Now, it might be that our current models stop being approximately accurate at scales much larger than the Planck scale (so, much before reaching it), but either they stop being accurate at or before (perhaps much before) that scale, or things get weird at around that scale.

Edit: the spins of fermions don’t make sense to attribute to something with extent spinning. The values of angular momentum that you get for an actual spinning thing, and what you get for the spin angular momentum for fermions, are offset by like, hbar/2.

I get what you mean, but one thing about which we are certain is that you cannot apply Einstein"s model of gravity at these scales, because his theory is only an approximation that determines the metric of space from an averaged density of the energy and momentum of matter, not from the energy-momentum 4-vectors of the particles that compose matter.

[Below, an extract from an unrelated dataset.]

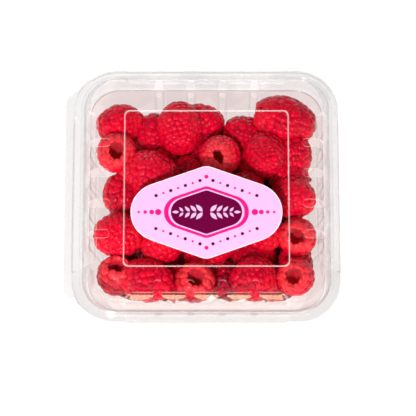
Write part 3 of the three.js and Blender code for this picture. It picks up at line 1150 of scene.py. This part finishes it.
@dataclass(frozen=True)
class Berry:
    """One raspberry: its centre, its size, the way its tip points in plan, and how far it is raised."""

    x: float
    y: float
    z: float
    wide: float
    long: float
    turn: float
    tip: float
    ripeness_and_shade: float
    grain: float = 1.0  # size of its beads against the others'
    pinch: float = 1.0  # how much of its opening's width is left, for one that is squeezed
    pinch_turn: float = 0.0  # way of the squeeze about its axis, in degrees

    def place(self) -> Matrix:
        """Puts a berry that stands on its open end, tip up, in its place in the heap."""
        lean = Matrix.Rotation(math.radians(90 - self.tip), 4, "Y")
        heading = Matrix.Rotation(math.radians(self.turn), 4, "Z")
        return Matrix.Translation((self.x, self.y, self.z)) @ heading @ lean


TOP_BERRIES = (
    Berry(-41.6, 38.2, 27.6, 19.4, 22.2, 195, 10, 0.55),
    Berry(-42.4, 22.9, 29.8, 19.6, 18.5, 90, -80, 0.85),
    Berry(-25.5, 35.2, 23.5, 19, 20, 60, 30, 0.4),
    Berry(-12.6, 35.2, 29.0, 22.2, 25.6, -87, 8, 0.55, 0.84),
    Berry(-2.1, 40.7, 23.8, 18.2, 22.5, -12, 12, 0.5),
    Berry(17.5, 34.7, 23.5, 18.6, 20.5, 165, 22, 0.35),
    Berry(37.6, 39.7, 28.9, 23.2, 30.2, -15, -5, 0.42, 1.1),
    Berry(28.1, 22.2, 29.2, 21, 25, -82, 36, 0.5, 0.9),
    Berry(6.6, 22.0, 28.8, 20, 20.5, 70, -67, 0.65, 0.84, 0.5, 43),
    Berry(-26.0, 12.3, 28.4, 23.4, 29.6, -17, 4, 0.6),
    Berry(40.9, 23.1, 25.5, 19, 21.5, 75, 22, 0.45),
    Berry(41.2, 0.8, 29.0, 20.6, 22.0, -30, 34, 0.65),
    Berry(42.5, -18.5, 28.8, 18.8, 18.5, 74, -73, 0.7),
    Berry(41.6, -37.9, 28.4, 18.4, 18.5, 64, -72, 0.45),
    Berry(21.8, -39.2, 28.4, 21.8, 22.0, 200, 14, 0.33),
    Berry(-5.4, -40.8, 27.6, 20, 18.5, -90, -88, 0.25),
    Berry(-27.2, -40.0, 28.8, 21.0, 26.0, -14, 3, 0.4),
    Berry(-42.3, -37.2, 25.8, 18.6, 19, -100, -72, 0.2),
    Berry(-41.9, -17.7, 28.8, 22, 23, 184, 4, 0.7, 0.92),
    Berry(-40.1, 4.0, 25.0, 18.6, 20.5, 100, 22, 0.4),
    Berry(-19.9, -20.7, 28.0, 20, 22, 30, 18, 0.6),
    Berry(25.5, -14.4, 27.8, 20, 22, 140, 14, 0.6),
    Berry(-3.0, -1.4, 28.0, 21.5, 23.5, 80, 25, 0.5),
    Berry(17.4, 4.6, 26.0, 20.5, 22, 20, 28, 0.4),
    Berry(4.4, -20.2, 26.4, 20, 22, -120, 20, 0.5),
    Berry(-9.0, 15.0, 22.5, 18.5, 20, 40, 20, 0.35),
)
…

So Einstein's theory depends in an essential way on matter being continuous. This is fine at human and astronomic scales, but it is not applicable at molecular or elementary particle scales, where you cannot approximate well the particles by an averaged density of their energy and momentum.

Any attempt to compute a gravitational escape velocity at scales many orders of magnitude smaller than the radius of a nucleus are for now invalid and purposeless.

The contradiction between the continuity of matter supposed by Einstein's gravity model and the discreteness of matter used in quantum physics is great enough that during more than a century of attempts they have not been reconciled in an acceptable way.

The offset of the spin is likely to be caused by the fact that for particles of non-null spin their movement is not a simple spinning, but one affected by some kind of precession, and the "spin" is actually the ratio between the frequencies of the 2 rotation movements, which is why it is quantized.

The "action" is likely to be the phase of the intrinsic rotation that affects even the particles with null spin (and whose frequency is proportional with their energy), while those with non-null spin have also some kind of precession superposed on the other rotation.

> The offset of the spin is likely to be caused by the fact that for particles of non-null spin their movement is not a simple spinning, but one affected by some kind of precession, and the "spin" is actually the ratio between the frequencies of the 2 rotation movements, which is why it is quantized.

I don’t expect this to work. For one thing, we already know the conditions under which the spin precesses. That’s how they measure g-2 .

Also, orbital angular momentum is already quantized. So, I don’t know why you say that the “precession” is responsible for the quantized values for the spin.

the representations of SU(2) for composite particles, combine in understood ways, where for a combination of an even number of fermions, the possible total spin values match up with the possible values for orbital angular momentum.

Could you give an explanation for how you think precession could cause this difference? Because without a mathematical explanation showing otherwise, or at least suggesting otherwise, my expectation is going to be that that doesn’t work.

The orbital angular momentum is quantized for the same reason as the spin, both are ratios between the phases of 2 separate rotation movements, the orbital rotation or the spin rotation and the intrinsic rotation corresponding to the de Broglie wave (whose phase is proportional to Hamilton's integral, i.e. the integral of the Lagrangian over time).

I have used "precession" for lack of a better term for suggesting its appearance, because while there is little doubt about the existence of 2 separate kinds of rotations in the particles with non-null spin, there exists no complete model of how they are combined.